**What you need to do:**
Starting at the line that has "clear_scene()" and stopping after the line that has "cad_parts[node].hide_render = cad_parts[node].hide_viewport", reproduce the listing below exactly; omit everything else.

** Begin Stored data **

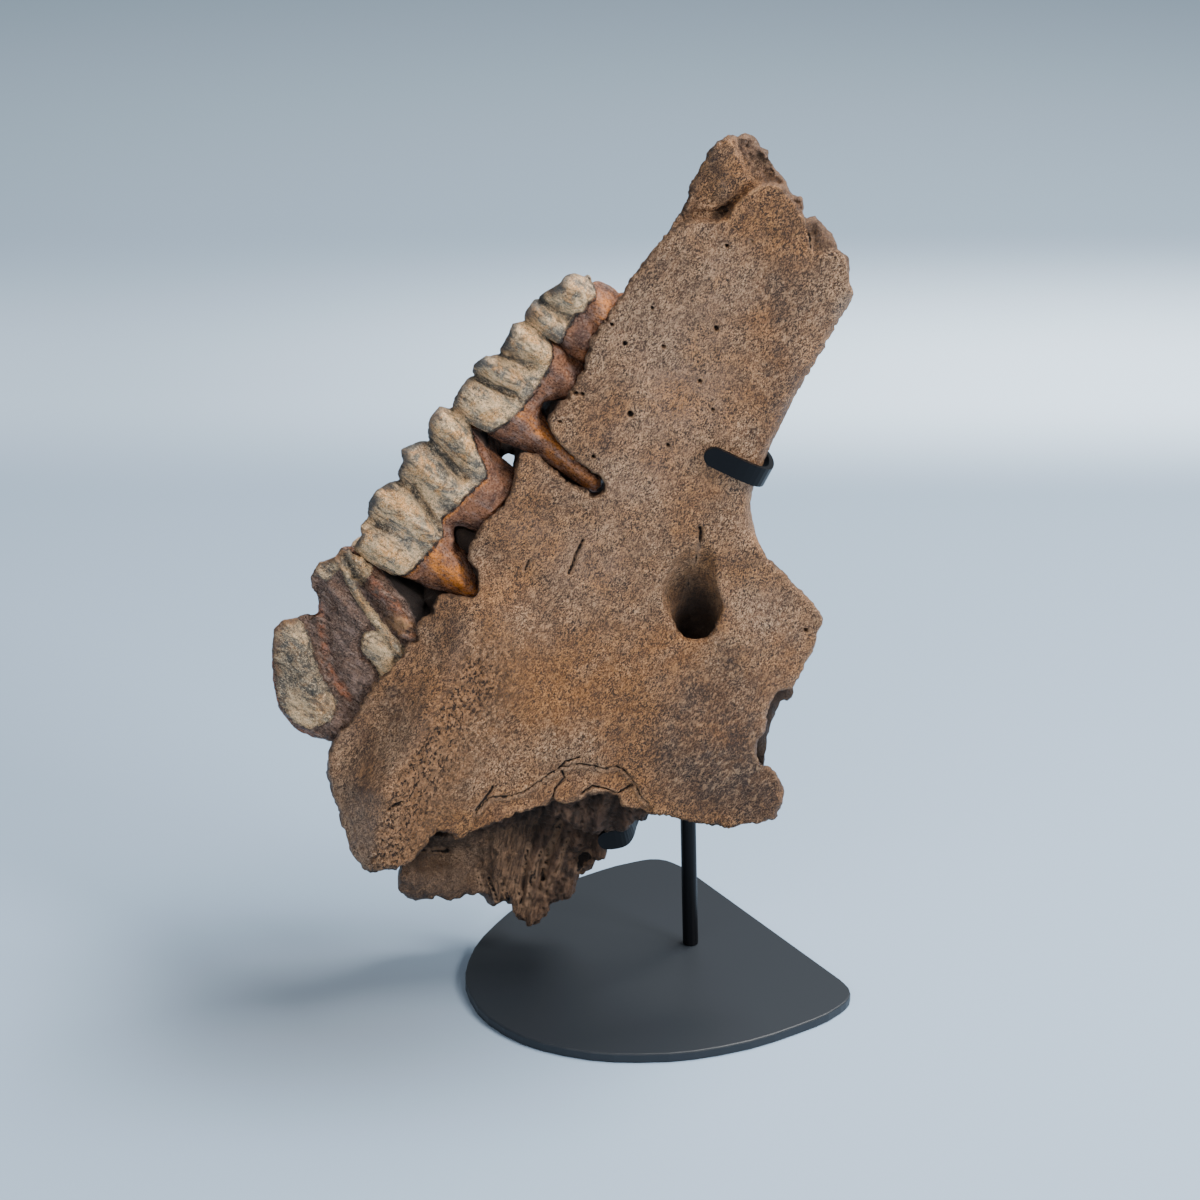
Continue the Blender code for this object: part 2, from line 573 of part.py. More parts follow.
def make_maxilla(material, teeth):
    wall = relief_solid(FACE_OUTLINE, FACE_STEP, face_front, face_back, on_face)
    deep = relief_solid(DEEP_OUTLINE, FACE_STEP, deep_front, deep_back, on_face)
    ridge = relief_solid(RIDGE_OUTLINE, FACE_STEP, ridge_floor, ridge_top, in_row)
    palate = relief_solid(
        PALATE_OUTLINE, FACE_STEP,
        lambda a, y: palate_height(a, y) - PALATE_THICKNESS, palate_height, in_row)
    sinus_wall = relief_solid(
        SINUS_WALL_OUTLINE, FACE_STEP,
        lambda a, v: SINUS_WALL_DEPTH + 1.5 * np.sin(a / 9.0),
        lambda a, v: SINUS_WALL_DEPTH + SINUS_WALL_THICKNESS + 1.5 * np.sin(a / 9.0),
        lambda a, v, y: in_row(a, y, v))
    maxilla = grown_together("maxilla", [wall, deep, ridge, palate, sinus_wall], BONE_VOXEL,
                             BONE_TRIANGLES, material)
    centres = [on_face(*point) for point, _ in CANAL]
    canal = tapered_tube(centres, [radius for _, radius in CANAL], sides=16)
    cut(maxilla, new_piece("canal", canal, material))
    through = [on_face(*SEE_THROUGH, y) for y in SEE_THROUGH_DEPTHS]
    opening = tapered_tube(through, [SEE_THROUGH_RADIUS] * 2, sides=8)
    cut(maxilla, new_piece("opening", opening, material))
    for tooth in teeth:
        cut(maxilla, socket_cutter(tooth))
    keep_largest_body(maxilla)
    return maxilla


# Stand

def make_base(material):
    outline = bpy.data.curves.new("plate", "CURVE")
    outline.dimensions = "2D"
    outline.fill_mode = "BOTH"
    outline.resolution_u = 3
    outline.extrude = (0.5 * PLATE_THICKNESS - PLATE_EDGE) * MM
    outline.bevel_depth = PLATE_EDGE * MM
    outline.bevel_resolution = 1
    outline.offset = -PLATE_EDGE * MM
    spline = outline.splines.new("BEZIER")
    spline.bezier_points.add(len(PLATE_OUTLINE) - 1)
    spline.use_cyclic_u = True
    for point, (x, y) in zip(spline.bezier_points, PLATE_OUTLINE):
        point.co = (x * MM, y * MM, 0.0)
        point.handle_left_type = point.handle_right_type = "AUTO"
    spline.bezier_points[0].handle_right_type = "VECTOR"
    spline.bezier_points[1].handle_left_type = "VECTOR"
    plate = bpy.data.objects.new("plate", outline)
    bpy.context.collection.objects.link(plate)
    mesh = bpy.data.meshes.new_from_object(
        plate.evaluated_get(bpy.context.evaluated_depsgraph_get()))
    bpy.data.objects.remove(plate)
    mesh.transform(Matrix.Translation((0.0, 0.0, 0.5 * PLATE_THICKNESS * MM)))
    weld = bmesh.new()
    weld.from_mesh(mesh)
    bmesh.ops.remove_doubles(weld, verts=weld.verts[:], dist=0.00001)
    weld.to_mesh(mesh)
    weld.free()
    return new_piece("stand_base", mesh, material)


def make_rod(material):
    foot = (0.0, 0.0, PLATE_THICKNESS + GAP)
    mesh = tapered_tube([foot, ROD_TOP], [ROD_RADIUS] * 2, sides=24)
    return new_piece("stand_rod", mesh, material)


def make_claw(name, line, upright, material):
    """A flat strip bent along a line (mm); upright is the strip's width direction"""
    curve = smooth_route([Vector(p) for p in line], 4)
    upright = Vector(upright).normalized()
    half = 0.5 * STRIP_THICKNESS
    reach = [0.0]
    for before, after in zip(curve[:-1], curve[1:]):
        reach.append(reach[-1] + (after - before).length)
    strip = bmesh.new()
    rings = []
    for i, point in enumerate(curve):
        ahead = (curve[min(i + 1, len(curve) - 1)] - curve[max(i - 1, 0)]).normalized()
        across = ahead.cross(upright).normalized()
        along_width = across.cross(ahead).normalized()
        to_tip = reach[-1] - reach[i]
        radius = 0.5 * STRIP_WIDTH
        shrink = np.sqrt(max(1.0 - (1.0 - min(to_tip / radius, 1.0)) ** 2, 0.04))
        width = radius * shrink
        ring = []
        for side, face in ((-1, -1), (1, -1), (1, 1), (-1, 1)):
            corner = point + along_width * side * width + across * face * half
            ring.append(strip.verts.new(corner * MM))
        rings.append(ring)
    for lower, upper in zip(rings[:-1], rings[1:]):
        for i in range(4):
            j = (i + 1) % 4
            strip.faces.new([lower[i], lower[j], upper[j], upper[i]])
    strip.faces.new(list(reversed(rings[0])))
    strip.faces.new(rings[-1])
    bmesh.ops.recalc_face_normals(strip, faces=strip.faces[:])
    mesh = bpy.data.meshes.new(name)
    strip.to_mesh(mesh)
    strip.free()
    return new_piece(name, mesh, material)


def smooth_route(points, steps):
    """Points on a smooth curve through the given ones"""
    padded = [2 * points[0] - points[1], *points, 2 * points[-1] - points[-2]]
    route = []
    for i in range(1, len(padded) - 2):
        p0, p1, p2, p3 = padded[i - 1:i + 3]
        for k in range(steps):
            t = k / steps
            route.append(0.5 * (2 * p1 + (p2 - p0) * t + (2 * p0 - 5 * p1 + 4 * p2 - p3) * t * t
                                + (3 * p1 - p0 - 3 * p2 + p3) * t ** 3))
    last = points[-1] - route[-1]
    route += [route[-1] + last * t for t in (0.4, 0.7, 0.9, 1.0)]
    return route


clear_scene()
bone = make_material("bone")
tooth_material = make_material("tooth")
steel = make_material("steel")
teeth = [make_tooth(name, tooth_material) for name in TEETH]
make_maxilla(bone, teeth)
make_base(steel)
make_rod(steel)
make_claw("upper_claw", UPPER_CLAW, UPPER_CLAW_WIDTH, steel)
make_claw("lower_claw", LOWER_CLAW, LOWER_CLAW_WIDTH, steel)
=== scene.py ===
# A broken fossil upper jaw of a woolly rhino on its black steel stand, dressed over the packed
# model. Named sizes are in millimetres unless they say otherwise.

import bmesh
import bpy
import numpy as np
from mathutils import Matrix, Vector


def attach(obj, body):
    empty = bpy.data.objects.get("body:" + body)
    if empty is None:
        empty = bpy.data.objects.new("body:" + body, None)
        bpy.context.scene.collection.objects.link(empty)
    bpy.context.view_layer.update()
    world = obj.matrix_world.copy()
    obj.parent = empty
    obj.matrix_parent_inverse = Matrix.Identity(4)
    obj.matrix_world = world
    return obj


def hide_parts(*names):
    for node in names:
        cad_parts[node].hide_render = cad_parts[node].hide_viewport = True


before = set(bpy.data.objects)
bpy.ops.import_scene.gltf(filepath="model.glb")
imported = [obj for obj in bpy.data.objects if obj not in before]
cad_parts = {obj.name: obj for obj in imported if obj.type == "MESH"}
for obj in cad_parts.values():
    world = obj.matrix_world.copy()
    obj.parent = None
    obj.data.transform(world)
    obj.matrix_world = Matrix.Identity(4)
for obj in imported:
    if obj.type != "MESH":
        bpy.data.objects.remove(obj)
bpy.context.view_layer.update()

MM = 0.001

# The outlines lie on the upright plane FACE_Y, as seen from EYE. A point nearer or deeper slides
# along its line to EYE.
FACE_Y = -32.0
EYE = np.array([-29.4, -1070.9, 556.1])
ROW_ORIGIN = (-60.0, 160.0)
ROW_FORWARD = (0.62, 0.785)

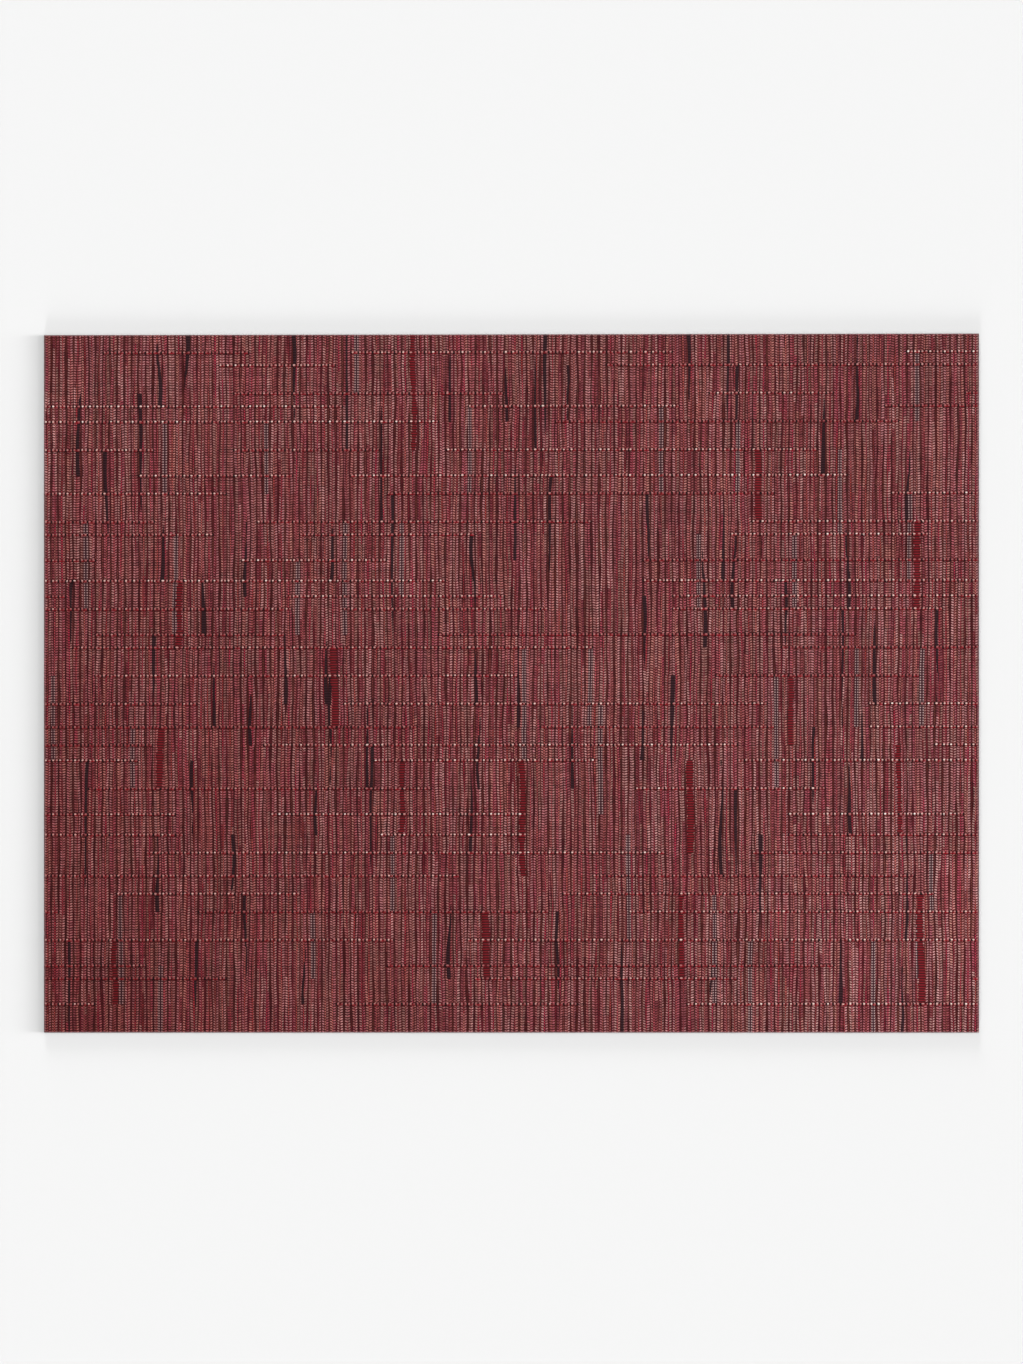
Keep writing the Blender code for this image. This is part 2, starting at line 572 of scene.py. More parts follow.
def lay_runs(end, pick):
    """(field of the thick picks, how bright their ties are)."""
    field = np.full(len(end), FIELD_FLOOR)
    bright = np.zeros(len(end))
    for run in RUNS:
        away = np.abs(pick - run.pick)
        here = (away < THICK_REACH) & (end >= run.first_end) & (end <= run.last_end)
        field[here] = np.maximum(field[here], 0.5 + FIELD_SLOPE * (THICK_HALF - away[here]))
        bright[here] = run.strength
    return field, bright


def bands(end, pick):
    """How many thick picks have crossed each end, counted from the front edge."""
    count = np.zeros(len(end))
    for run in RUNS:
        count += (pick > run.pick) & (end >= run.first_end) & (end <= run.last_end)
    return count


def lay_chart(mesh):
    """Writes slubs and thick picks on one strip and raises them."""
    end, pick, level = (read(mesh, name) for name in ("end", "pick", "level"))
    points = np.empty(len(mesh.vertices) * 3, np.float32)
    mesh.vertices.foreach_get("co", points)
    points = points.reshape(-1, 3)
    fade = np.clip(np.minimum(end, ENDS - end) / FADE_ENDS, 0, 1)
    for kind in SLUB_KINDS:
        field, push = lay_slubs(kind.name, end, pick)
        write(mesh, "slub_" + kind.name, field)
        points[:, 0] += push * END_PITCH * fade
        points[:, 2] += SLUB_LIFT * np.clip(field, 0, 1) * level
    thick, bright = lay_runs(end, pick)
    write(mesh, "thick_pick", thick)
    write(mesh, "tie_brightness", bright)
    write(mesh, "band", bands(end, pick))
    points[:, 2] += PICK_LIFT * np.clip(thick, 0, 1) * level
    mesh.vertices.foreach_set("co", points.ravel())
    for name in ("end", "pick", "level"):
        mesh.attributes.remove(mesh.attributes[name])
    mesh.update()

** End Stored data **

**Solution to this problem:**
clear_scene()
bone = make_material("bone")
tooth_material = make_material("tooth")
steel = make_material("steel")
teeth = [make_tooth(name, tooth_material) for name in TEETH]
make_maxilla(bone, teeth)
make_base(steel)
make_rod(steel)
make_claw("upper_claw", UPPER_CLAW, UPPER_CLAW_WIDTH, steel)
make_claw("lower_claw", LOWER_CLAW, LOWER_CLAW_WIDTH, steel)
=== scene.py ===
# A broken fossil upper jaw of a woolly rhino on its black steel stand, dressed over the packed
# model. Named sizes are in millimetres unless they say otherwise.

import bmesh
import bpy
import numpy as np
from mathutils import Matrix, Vector


def attach(obj, body):
    empty = bpy.data.objects.get("body:" + body)
    if empty is None:
        empty = bpy.data.objects.new("body:" + body, None)
        bpy.context.scene.collection.objects.link(empty)
    bpy.context.view_layer.update()
    world = obj.matrix_world.copy()
    obj.parent = empty
    obj.matrix_parent_inverse = Matrix.Identity(4)
    obj.matrix_world = world
    return obj


def hide_parts(*names):
    for node in names:
        cad_parts[node].hide_render = cad_parts[node].hide_viewport = True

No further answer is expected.